The reaction scheme incorporates the new synthesis and the known hydrolysis of β-ribocytidine 5 to β-ribouridine 19. Thiolysis of the ribose anhydronucleoside 3 gives α-2-thioribocytidine 13 in high yield along with a small amount of α-ribocytidine 4. In marked contrast to 4, 13 undergoes remarkably efficient photoanomerization, giving β-2-thioribocytidine 14 in excellent yield. The canonical pyrimidine ribonucleosides 5 and 19 can be produced from 14 by hydrolysis. Phosphorylation of 14 is accompanied by conversion of the 2-thiocytosine nucleobase to cytosine providing a direct route to the canonical pyrimidine ribonucleoside-2',3'-cyclic phosphates 9 and thence 10 and an alternative route to the ribonucleoside 5. 2-Thioribouridines 16 and 17 can also be produced by hydrolysis of 13 and 14 respectively under acidic conditions.

Figure 3. ¹H NMR spectra demonstrating the inherently favoured nature of the individual reactions of the newly discovered synthetic sequence.

¹H NMR spectra were recorded at 400 MHz with samples of reaction products (after removal of solvents) and synthetic standard dissolved in H₂O-D₂O a, Spectrum of the starting material, 2,2'-anhydro-ribocytidine 3. b, Spectrum of the products of thiolysis of 3 by HS^– in wet formamide (singlet at δ ~ 8.0 ppm is due to residual formamide). Note the quantitative transformation of 3 and the predominance of α-2-thioribocytidine 13 over α-ribocytidine 4 in the products. c, Spectrum of an authentic sample of α-2-thioribocytidine 13. d, Spectrum of the products of irradiation of 13 in aqueous solution (singlet at δ ~ 7.9 ppm is due to residual dimethylformamide from the conventional synthesis of 13). Note the remarkably clean conversion of 13 to the anomer β-2-thioribocytidine 14. e, Spectrum of an authentic sample of β-2-thioribocytidine 14. f, Spectrum of the products of hydrolysis of 14 in pH = 7 phosphate buffer after ~ one half life.

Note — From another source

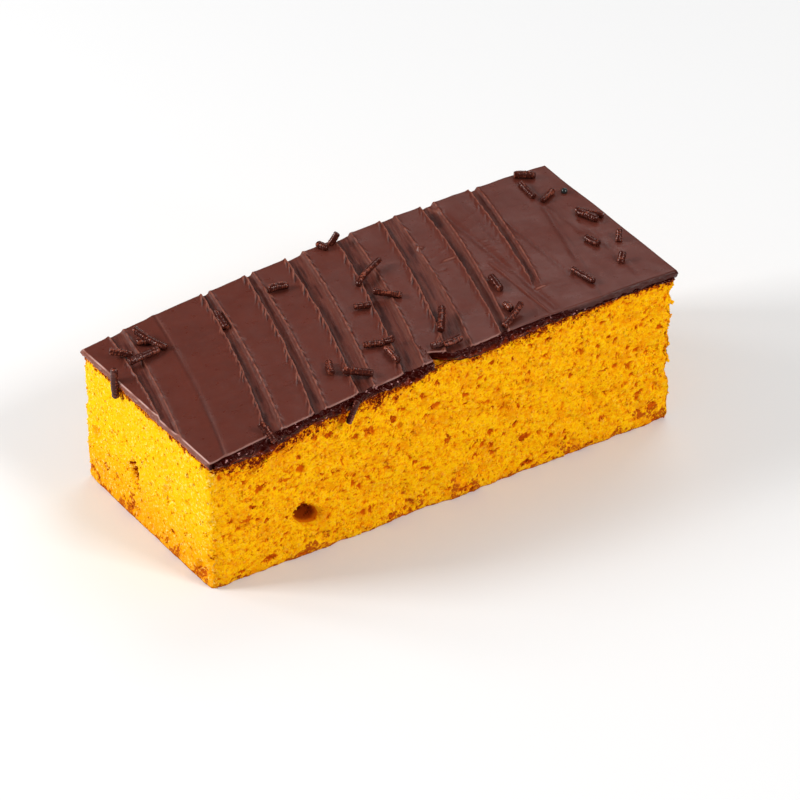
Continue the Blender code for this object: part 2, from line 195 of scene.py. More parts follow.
# Darker spots in the crumb: place along the face, height, half width and half height, all
# in millimetres, and how dark they are.
FRONT_SPOTS = (
    (-47.6, 33.5, 0.6, 1.0, 0.9), (-42.6, 37.9, 0.8, 0.7, 1.0), (-38.4, 37.1, 1.5, 0.8, 1.0),
    (-36.0, 35.3, 0.5, 0.5, 0.9), (-32.6, 40.2, 2.2, 1.3, 0.85), (-25.5, 33.6, 2.4, 1.8, 0.45),
    (-26.2, 36.7, 0.5, 0.5, 0.9), (-17.8, 34.5, 0.9, 1.3, 0.8), (-5.5, 34.0, 1.0, 0.8, 0.75),
    (-3.5, 40.8, 0.9, 1.3, 1.0), (-62.2, 23.0, 1.1, 0.5, 0.9), (-69.2, 21.0, 1.0, 0.4, 0.9),
    (-61.1, 19.1, 0.5, 0.5, 0.9), (-58.5, 17.2, 0.8, 0.6, 0.9), (-51.5, 15.2, 0.6, 0.6, 1.0),
    (-63.7, 31.6, 1.0, 0.3, 0.8), (-59.5, 28.8, 2.8, 0.9, 0.45), (-52.5, 27.8, 3.2, 0.8, 0.40),
    (-64.0, 19.8, 2.6, 1.3, 0.40), (-30.6, 21.2, 0.8, 0.6, 0.8), (-19.6, 19.9, 1.0, 1.0, 0.55),
    (-11.0, 17.8, 1.2, 1.0, 0.65), (-25.1, 7.6, 0.8, 1.1, 0.8), (-34.2, 17.5, 1.8, 0.8, 0.40),
    (-40.0, 23.5, 1.5, 0.8, 0.50), (-57.5, 4.3, 2.6, 1.2, 0.8), (-42.6, 5.8, 1.0, 0.7, 0.7),
    (-53.3, 9.0, 0.5, 0.4, 0.7), (-19.0, 3.2, 1.8, 0.8, 0.8), (-0.6, 21.8, 1.0, 2.0, 0.60),
    (5.2, 31.1, 1.2, 0.4, 0.7), (6.3, 25.1, 0.6, 0.5, 0.8), (13.6, 26.4, 1.5, 0.3, 0.8),
    (14.1, 40.8, 0.7, 0.8, 1.0), (20.6, 40.3, 0.5, 0.7, 1.0), (25.6, 33.7, 1.1, 0.4, 0.8),
    (32.4, 42.3, 0.7, 0.8, 0.8), (22.6, 23.8, 0.7, 0.8, 0.7), (21.9, 18.1, 1.0, 1.0, 0.8),
    (8.9, 17.5, 0.4, 0.5, 0.8), (13.8, 14.2, 0.7, 1.4, 0.65), (8.9, 12.6, 1.2, 1.0, 0.60),
    (25.0, 12.4, 2.2, 1.2, 0.9), (18.0, 16.0, 1.0, 0.6, 0.6), (33.9, 10.0, 1.0, 0.8, 0.5),
    (38.4, 7.4, 0.8, 0.6, 0.7), (50.9, 9.0, 1.4, 0.9, 0.55), (47.2, 12.0, 0.9, 0.7, 0.6),
    (44.6, 21.7, 0.7, 0.6, 0.65), (52.5, 36.0, 1.1, 0.8, 0.75), (55.3, 29.0, 0.6, 0.9, 0.6),
    (59.2, 29.3, 0.7, 0.6, 0.7), (51.4, 25.1, 1.8, 0.6, 0.55), (40.2, 27.0, 1.1, 0.9, 0.5),
    (68.5, 6.8, 2.0, 1.3, 0.8), (72.5, 29.8, 1.0, 1.4, 0.7), (26.0, 3.6, 2.4, 1.0, 0.9),
    (4.7, 3.0, 1.6, 0.8, 0.8),
)
# The first five left-end spots lie along the gash: painted shade inside it.
LEFT_SPOTS = (
    (6.8, 13.0, 1.3, 0.6, 1.1), (7.9, 14.2, 0.9, 1.1, 1.3), (8.6, 15.8, 0.8, 1.3, 1.3),
    (9.4, 17.6, 0.5, 1.1, 1.0), (11.2, 15.6, 1.6, 2.4, 0.30), (23.4, 8.8, 1.4, 1.1, 0.9),
    (-11.0, 7.5, 0.9, 0.9, 0.7), (-29.5, 10.5, 1.6, 1.0, 0.5), (-29.5, 37.8, 0.9, 0.4, 0.9),
    (16.5, 8.5, 2.4, 1.2, 0.4), (13.5, 37.5, 1.4, 1.2, 0.7), (27.0, 38.8, 1.2, 0.7, 0.8),
    (9.0, 7.6, 0.6, 0.5, 0.8),
)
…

Despite the conversion of 14 being only partial, note the clean production of β-ribocytidine 5 and the appearance of its hydrolysis product, β-ribouridine 19 as well as β-2-thioribouridine 17, the product of alternate hydrolysis of 14. g, Spectrum of an authentic sample of β-ribocytidine 5.

Figure 4. Reaction mechanisms.

a, Mechanisms of phosphorylation and the degradation of β-2-thioribocytidine-2',3'-cyclic phosphate 22. The generation of the active phosphorylating agent, formidoyl phosphate 21, in the phosphorylation of β-2-thioribocytidine 14 is shown in the box – the phosphorylation of 14 itself involves a hydroxyl group thereof attacking the imidoyl phosphate in a manner analogous to the reverse of the electron movements indicated by the arrows. Outside of the box, the mechanisms of the reactions taking place during the phosphorylation of β-2-thioribocytidine 14 are shown. b–e, ¹H NMR spectra (400 MHz, H₂O-D₂O) demonstrating incorporation of deuterium at at C-1' of α/β-2-thioribocytidine 13/14 during photoanomerization. b, Expansion of the spectrum of α-2-thioribocytidine 13 showing signals for H-6, H-1' and H-5. c, Spectrum of the products of irradiation of α-2-thioribocytidine 13 in D₂O for 12 hours showing signals for H-6 and H-5 of both 13 and β-2-thioribocytidine 14 but lacking signals for H-1' of either anomer. d, Spectrum of 14 prior to irradiation. e, Spectrum of the products of irradiation of 14 in D₂O for 36 hours. The deuteration data shown indicate a mechanism of photoanomerization involving exchange of H-1' with solvent.

Figure 5. Mechanism of the key photoanomerization reaction.

a, Conventional organic chemical depiction of the mechanism of the photoanomerization of α/β-2-thioribocytidine 13/14 via the diradical 25. b, The same mechanism but analysed at a deeper level to explain the niceties of the reaction. Potential energy (PE) profiles presenting the photoanomerization reaction of α-2-thioribocytidine. The PE cuts on the left-hand side were obtained by interpolations between the Franck-Condon region, S₁ minimum, S₁/T₂ minimum energy crossing point and the T₁ minimum. The PE profile on the right was obtained from a relaxed scan along the S–H distance. The inset box on the right corresponds to the relaxed scan along the S–H distance of α-2-thioribouridine, for which the T₁(ππ*) and S₀ states do not cross. The energies were calculated using the ADC(2)/cc-pVTZ method and the computations of the SOC matrix elements were performed at the CASPT2/CASSCF level (employing cc-pVTZ-DK basis set). Details of the S₁/T₂ intersystem crossing rate constant computations can be found in the Supplementary Information.